One of the most effective kitchen organization strategies is creating distinct zones — dedicated areas for specific tasks. Think of it like setting up workstations.

Common Kitchen Zones

  • Prep zone — Near your main counter space. Store knives, cutting boards, peelers, and graters here.
  • Cooking zone — Around your stove. Pots, pans, spatulas, wooden spoons, and cooking oils live here.
  • Baking zone — If you bake regularly, group your mixing bowls, measuring cups, baking sheets, and flour in one dedicated area.
  • Coffee and breakfast zone — Mugs, coffee maker, toaster, and cereals all together near an outlet.
  • Cleaning zone — Dish soap, sponges, and cleaning supplies under or near the sink.

When everything has a logical zone, your brain stops spending energy figuring out where things are and starts spending it on actually cooking.


4. Make the Most of Your Cabinet Space

Most kitchen cabinets are shockingly underutilized because they only use the flat shelf space and ignore the vertical dimension entirely.

Smart Cabinet Solutions

  • Stackable shelves and risers — Double your usable shelf space instantly by stacking dishes and bowls on risers
  • Door organizers — The inside of cabinet doors is valuable real estate. Use it for spice racks, cutting board holders, or cleaning supply organizers
  • Pull-out drawer inserts — Deep lower cabinets are notorious black holes for pots and pans. Pull-out inserts make everything visible and accessible
  • Pan organizers and vertical dividers — Store baking sheets, cutting boards, and pan lids vertically rather than stacking them horizontally

5. Tame the Spice Situation

Spices deserve their own section because disorganized spices cause a genuinely disproportionate amount of kitchen frustration. Digging through a crowded cabinet of poorly labeled jars while something is burning on the stove is a special kind of chaos.

Simple Fixes That Work

  • Drawer spice organizers — Laying spices flat in a drawer with labels on the lids makes finding them instantaneous
  • Tiered cabinet risers — If cabinet storage is your preference, a tiered riser puts every jar in clear view
  • Alphabetical or category organization — Pick a system and stick to it consistently
  • Decant into uniform jars — It takes an afternoon but the payoff in visual clarity and ease of use is enormous

While you’re at it — check expiration dates. Spices lose potency over time, and half of most people’s spice collections are well past their prime.


6. Conquer Drawer Chaos

Kitchen drawers have a mysterious ability to become chaotic almost immediately regardless of how well-organized they start. The solution is simple but often overlooked — drawer dividers and inserts that create fixed homes for specific items.

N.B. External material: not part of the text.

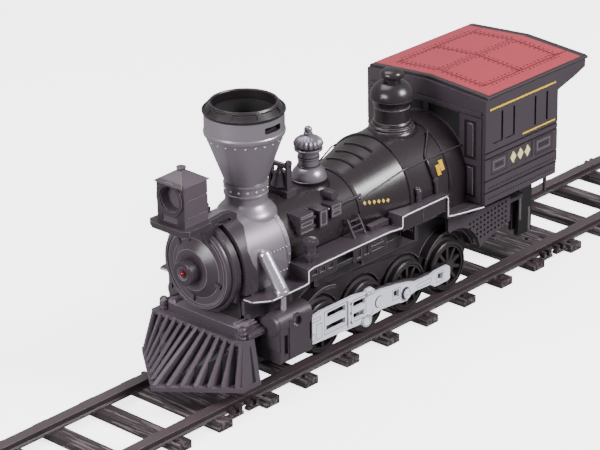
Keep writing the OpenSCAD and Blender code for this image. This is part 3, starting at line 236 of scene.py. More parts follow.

Dedicate drawers to specific purposes rather than mixing everything together. A utensil drawer, a tools drawer, a wraps and bags drawer — each one with dividers keeping things in their assigned spots. The moment everything has a specific home, the drawer stays organized almost automatically.


7. Clear the Countertops

Countertop clutter is one of the biggest obstacles to easy, enjoyable cooking. Every unnecessary item on your counter is taking up both physical and mental space.

The rule of thumb is simple — only things you use every single day earn permanent counter space. Coffee maker, toaster, knife block — those qualify for most people. Everything else should find a home inside a cabinet and come out only when needed.

Clear counters mean more prep space, easier cleaning, and a kitchen that feels calm rather than chaotic before you’ve even started cooking.


8. Label Everything Worth Labeling

Labels seem like overkill until you’ve lived with them for a week — and then going back feels unthinkable. Label your pantry containers, your spice jars, your freezer bags, your storage baskets. Even your family members benefit from knowing exactly where things go and where to put them back.

A simple label maker is one of the best small investments a kitchen organizer can make. It makes everything look tidier, reduces confusion, and helps maintain organization over time rather than letting things gradually drift back to chaos.


9. Create a Functional Pantry System

A well-organized pantry makes meal planning easier, reduces food waste, and saves real money by eliminating duplicate purchases of things you already had but couldn’t see.

Pantry Organization Principles

  • First in, first out — Newer items go behind older ones so nothing gets forgotten and expires at the back
  • Clear containers — Decanting dry goods like pasta, rice, and cereal into clear containers makes inventory obvious at a glance
  • Group by category — Canned goods together, baking supplies together, snacks together, breakfast items together
  • Designate a “use soon” spot — A visible space for items approaching their expiration date ensures they actually get used

10. Maintain It — That’s the Real Secret

Organization isn’t a one-time project — it’s an ongoing habit. The most beautifully organized kitchen in the world falls apart without consistent maintenance.

Build these small habits into your routine:

  • Ten-minute weekly reset — Spend ten minutes each week putting things back where they belong and addressing any small disorder before it compounds
  • One in, one out rule — Before buying a new kitchen gadget or appliance, remove something you no longer use
  • Clean as you go — Wiping surfaces and returning items to their homes during cooking prevents post-meal cleanup from feeling overwhelming

Final Thoughts

A well-organized kitchen isn’t a luxury — it’s a game changer for how often you cook, how much you enjoy it, and how efficiently you move through your daily routine. When everything has a place and that place makes intuitive sense, cooking transforms from a stressful chore into something that actually feels good.

Declutter first. Organize around your habits. Maintain it consistently.

Your kitchen — and your cooking — will never be the same.